* GOAL *
From the entries below, reproduce exactly the line containing "lower_half(root)", the line containing "shown = obj.evaluated_get(depsgraph)", and every line in between, with nothing added.

* DATA TO USE *
============

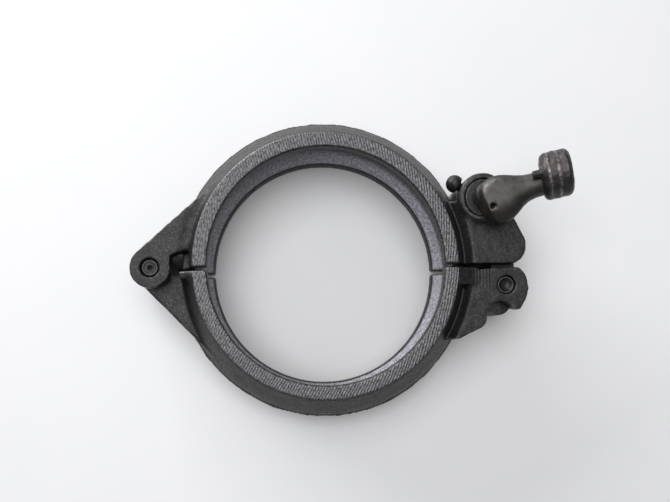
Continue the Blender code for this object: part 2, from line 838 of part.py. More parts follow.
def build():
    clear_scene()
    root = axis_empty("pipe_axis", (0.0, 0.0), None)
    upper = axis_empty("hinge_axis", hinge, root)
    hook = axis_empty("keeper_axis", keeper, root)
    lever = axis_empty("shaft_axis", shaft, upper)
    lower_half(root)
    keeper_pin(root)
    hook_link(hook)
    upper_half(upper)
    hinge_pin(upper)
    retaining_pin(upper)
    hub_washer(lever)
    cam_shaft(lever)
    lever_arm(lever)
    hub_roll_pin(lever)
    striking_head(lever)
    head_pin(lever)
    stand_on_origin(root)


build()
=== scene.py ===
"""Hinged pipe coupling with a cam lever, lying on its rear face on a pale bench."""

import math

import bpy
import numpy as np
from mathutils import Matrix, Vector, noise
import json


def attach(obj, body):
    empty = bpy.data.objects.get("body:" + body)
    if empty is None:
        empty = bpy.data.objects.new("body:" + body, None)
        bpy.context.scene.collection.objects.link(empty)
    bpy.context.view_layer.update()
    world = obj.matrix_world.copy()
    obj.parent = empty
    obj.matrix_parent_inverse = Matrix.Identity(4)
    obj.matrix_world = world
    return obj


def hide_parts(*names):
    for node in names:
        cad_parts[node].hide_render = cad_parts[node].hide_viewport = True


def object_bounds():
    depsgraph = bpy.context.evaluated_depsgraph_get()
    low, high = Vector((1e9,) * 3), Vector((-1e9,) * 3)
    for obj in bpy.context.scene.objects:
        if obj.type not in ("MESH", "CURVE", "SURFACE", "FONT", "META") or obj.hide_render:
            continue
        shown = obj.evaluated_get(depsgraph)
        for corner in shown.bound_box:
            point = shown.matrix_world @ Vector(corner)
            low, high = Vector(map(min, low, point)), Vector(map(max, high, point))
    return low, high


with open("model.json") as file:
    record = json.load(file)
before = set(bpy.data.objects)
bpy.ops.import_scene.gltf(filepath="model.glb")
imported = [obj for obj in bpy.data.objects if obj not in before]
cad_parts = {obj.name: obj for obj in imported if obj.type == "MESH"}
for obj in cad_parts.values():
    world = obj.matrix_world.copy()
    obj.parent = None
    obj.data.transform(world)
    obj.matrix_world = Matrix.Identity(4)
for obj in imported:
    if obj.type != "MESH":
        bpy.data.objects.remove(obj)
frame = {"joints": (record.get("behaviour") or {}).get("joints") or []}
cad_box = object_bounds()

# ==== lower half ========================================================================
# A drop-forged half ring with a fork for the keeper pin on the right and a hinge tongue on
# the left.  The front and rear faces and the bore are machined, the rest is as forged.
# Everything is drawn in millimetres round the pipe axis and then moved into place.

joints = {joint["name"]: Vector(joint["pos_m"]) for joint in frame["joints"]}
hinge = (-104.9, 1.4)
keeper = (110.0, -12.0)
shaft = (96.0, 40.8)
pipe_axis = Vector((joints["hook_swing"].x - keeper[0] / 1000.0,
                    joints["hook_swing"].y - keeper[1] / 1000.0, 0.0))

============

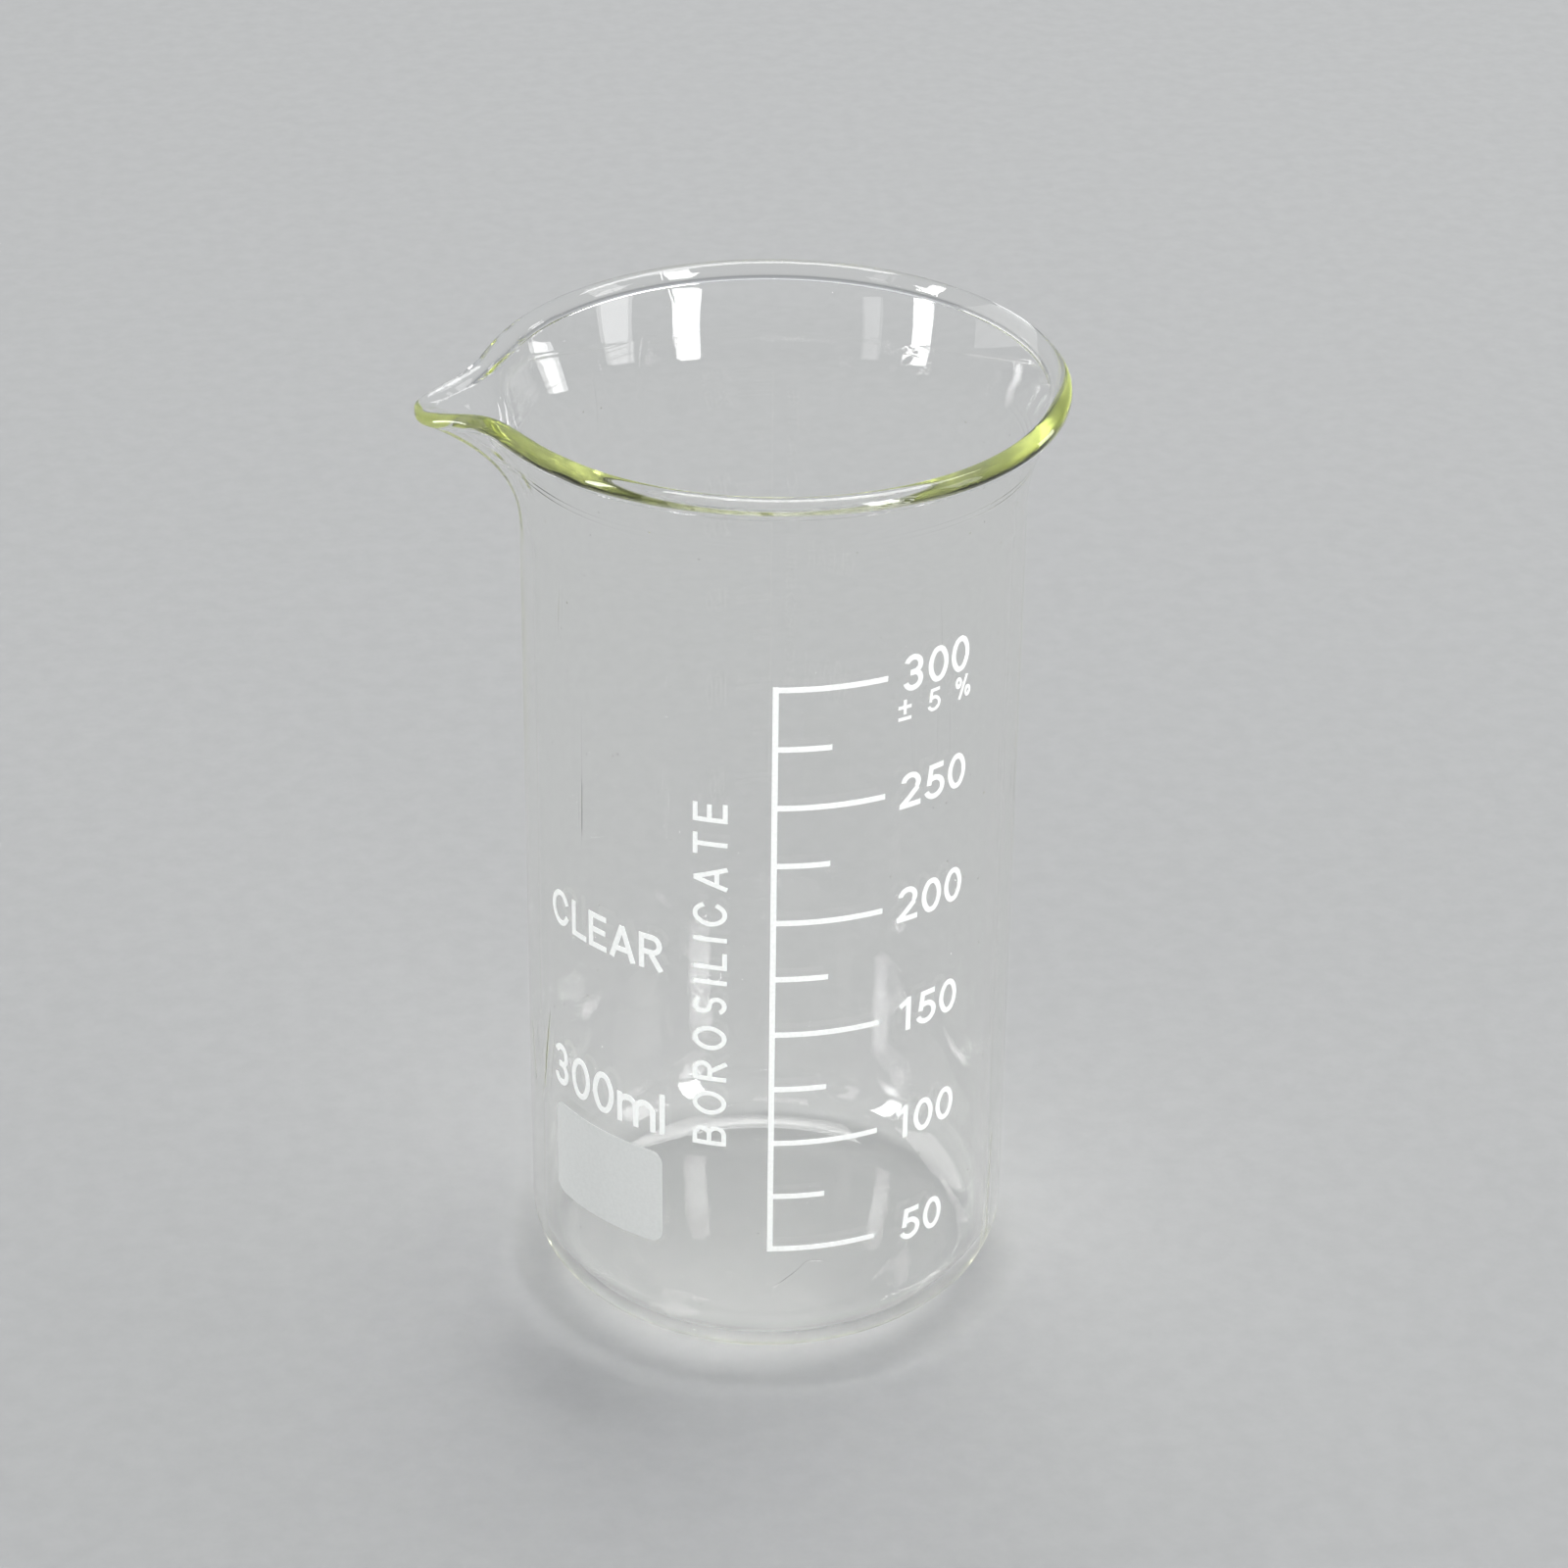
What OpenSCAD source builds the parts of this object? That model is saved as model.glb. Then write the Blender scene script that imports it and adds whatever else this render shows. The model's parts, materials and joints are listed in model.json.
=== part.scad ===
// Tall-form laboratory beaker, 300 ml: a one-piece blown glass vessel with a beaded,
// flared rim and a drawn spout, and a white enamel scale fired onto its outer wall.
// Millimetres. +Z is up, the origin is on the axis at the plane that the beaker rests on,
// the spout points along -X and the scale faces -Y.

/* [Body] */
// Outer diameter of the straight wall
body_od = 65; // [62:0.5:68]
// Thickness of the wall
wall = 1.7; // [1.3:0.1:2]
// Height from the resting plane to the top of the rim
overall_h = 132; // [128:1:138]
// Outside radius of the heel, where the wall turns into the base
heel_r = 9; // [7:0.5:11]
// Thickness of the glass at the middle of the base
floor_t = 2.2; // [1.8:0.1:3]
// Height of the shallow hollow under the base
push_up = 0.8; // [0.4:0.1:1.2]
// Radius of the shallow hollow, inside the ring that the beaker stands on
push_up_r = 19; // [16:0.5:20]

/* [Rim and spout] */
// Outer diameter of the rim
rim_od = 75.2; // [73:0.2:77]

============

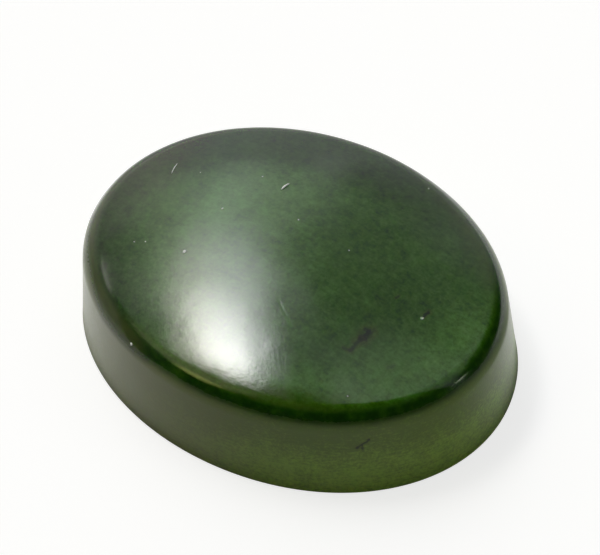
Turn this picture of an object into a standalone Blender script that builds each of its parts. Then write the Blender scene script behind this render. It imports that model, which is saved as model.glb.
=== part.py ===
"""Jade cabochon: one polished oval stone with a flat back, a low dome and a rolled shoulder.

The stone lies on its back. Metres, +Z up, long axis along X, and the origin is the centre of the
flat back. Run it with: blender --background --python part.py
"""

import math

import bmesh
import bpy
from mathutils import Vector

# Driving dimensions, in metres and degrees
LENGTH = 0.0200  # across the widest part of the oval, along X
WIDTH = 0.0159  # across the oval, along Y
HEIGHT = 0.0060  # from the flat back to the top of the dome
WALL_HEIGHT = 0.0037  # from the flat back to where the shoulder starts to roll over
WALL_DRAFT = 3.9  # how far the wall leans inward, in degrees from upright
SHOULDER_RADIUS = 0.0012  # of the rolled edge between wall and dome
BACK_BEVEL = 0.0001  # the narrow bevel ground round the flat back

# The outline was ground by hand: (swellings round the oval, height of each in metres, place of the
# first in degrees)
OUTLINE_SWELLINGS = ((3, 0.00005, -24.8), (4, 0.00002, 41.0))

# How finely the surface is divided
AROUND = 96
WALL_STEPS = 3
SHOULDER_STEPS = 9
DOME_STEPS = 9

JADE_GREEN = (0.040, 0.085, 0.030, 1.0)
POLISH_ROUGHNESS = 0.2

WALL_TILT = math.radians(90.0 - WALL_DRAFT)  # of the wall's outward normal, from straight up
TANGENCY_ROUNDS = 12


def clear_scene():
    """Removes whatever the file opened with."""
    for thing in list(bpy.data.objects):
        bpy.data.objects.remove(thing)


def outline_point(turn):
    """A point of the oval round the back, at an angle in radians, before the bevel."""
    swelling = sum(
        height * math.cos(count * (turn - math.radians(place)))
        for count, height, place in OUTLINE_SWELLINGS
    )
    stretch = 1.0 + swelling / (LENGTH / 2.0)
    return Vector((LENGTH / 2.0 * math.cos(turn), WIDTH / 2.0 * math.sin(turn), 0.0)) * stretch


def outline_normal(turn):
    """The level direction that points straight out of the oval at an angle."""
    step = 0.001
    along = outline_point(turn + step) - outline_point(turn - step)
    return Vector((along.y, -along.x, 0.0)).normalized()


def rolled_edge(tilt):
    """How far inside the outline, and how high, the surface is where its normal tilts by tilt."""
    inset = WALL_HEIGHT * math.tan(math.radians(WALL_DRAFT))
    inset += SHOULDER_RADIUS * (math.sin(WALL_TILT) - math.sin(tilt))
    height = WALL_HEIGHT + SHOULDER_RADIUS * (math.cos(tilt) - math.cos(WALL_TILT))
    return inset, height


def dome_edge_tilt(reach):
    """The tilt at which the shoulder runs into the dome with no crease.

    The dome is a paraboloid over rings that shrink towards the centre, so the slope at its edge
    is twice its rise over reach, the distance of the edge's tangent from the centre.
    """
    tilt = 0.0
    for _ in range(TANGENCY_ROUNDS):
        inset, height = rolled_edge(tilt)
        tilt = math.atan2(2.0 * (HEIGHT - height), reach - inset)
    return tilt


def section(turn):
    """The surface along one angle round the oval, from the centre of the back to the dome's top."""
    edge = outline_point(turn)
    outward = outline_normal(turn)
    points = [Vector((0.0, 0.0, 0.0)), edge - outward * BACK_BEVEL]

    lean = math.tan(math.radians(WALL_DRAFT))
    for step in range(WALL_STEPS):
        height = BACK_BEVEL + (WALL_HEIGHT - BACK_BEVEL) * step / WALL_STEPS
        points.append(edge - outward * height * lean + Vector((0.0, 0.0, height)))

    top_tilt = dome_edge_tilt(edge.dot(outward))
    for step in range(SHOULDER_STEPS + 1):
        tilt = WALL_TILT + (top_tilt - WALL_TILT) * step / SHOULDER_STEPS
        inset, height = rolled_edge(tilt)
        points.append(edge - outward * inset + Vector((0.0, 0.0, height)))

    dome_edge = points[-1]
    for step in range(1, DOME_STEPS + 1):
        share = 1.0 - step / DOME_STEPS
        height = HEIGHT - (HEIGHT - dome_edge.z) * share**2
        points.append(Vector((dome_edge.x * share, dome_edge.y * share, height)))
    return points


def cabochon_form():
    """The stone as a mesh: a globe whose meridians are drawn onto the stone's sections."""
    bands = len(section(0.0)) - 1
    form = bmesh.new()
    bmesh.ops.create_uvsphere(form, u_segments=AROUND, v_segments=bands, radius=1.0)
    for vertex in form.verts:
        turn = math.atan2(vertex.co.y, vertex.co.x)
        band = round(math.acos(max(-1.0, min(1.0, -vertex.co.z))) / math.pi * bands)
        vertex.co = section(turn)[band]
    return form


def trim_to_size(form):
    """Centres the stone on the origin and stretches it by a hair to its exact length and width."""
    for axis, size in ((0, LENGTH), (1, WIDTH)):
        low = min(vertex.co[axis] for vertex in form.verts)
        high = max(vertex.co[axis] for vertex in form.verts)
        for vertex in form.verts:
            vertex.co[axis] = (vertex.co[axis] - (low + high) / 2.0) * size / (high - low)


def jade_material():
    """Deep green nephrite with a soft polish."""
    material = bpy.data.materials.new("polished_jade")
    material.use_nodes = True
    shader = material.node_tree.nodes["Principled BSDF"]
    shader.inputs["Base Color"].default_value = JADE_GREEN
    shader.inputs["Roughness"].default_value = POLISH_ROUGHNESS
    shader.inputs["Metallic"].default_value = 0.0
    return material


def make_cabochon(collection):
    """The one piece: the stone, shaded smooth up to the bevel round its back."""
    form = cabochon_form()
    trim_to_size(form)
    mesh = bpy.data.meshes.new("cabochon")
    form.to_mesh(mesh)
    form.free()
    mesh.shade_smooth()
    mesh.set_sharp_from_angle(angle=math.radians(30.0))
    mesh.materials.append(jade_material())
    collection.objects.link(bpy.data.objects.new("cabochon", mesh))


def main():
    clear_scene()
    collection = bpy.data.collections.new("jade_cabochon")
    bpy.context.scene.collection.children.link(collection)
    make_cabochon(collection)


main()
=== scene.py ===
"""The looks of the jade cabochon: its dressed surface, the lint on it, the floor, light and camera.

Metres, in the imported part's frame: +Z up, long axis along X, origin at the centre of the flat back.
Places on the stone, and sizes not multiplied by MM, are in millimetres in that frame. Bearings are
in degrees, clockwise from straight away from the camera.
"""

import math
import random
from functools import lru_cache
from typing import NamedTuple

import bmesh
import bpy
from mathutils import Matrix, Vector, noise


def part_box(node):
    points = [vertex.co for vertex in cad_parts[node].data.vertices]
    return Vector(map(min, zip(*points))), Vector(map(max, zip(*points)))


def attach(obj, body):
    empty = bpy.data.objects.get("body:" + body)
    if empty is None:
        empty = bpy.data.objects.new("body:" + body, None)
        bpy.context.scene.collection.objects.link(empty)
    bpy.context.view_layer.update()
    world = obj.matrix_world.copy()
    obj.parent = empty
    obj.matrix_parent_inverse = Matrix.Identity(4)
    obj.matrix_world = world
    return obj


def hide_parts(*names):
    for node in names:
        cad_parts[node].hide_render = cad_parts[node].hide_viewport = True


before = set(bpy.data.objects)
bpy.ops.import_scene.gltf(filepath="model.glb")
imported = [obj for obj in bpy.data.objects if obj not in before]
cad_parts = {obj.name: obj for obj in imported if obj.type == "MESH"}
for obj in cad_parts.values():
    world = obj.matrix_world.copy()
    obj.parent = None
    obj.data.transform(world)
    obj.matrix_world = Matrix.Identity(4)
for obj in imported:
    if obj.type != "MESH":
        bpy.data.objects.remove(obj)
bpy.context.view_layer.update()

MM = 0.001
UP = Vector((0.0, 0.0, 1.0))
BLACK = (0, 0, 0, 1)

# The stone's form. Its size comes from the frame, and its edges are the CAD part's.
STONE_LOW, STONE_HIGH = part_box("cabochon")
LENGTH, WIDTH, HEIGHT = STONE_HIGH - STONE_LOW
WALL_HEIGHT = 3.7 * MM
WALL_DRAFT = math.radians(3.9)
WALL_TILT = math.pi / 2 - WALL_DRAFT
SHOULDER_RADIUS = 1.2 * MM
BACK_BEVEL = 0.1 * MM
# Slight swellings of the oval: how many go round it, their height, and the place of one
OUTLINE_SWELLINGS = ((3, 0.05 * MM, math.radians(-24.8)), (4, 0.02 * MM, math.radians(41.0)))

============

* RESPONSE *
    lower_half(root)
    keeper_pin(root)
    hook_link(hook)
    upper_half(upper)
    hinge_pin(upper)
    retaining_pin(upper)
    hub_washer(lever)
    cam_shaft(lever)
    lever_arm(lever)
    hub_roll_pin(lever)
    striking_head(lever)
    head_pin(lever)
    stand_on_origin(root)


build()
=== scene.py ===
"""Hinged pipe coupling with a cam lever, lying on its rear face on a pale bench."""

import math

import bpy
import numpy as np
from mathutils import Matrix, Vector, noise
import json


def attach(obj, body):
    empty = bpy.data.objects.get("body:" + body)
    if empty is None:
        empty = bpy.data.objects.new("body:" + body, None)
        bpy.context.scene.collection.objects.link(empty)
    bpy.context.view_layer.update()
    world = obj.matrix_world.copy()
    obj.parent = empty
    obj.matrix_parent_inverse = Matrix.Identity(4)
    obj.matrix_world = world
    return obj


def hide_parts(*names):
    for node in names:
        cad_parts[node].hide_render = cad_parts[node].hide_viewport = True


def object_bounds():
    depsgraph = bpy.context.evaluated_depsgraph_get()
    low, high = Vector((1e9,) * 3), Vector((-1e9,) * 3)
    for obj in bpy.context.scene.objects:
        if obj.type not in ("MESH", "CURVE", "SURFACE", "FONT", "META") or obj.hide_render:
            continue
        shown = obj.evaluated_get(depsgraph)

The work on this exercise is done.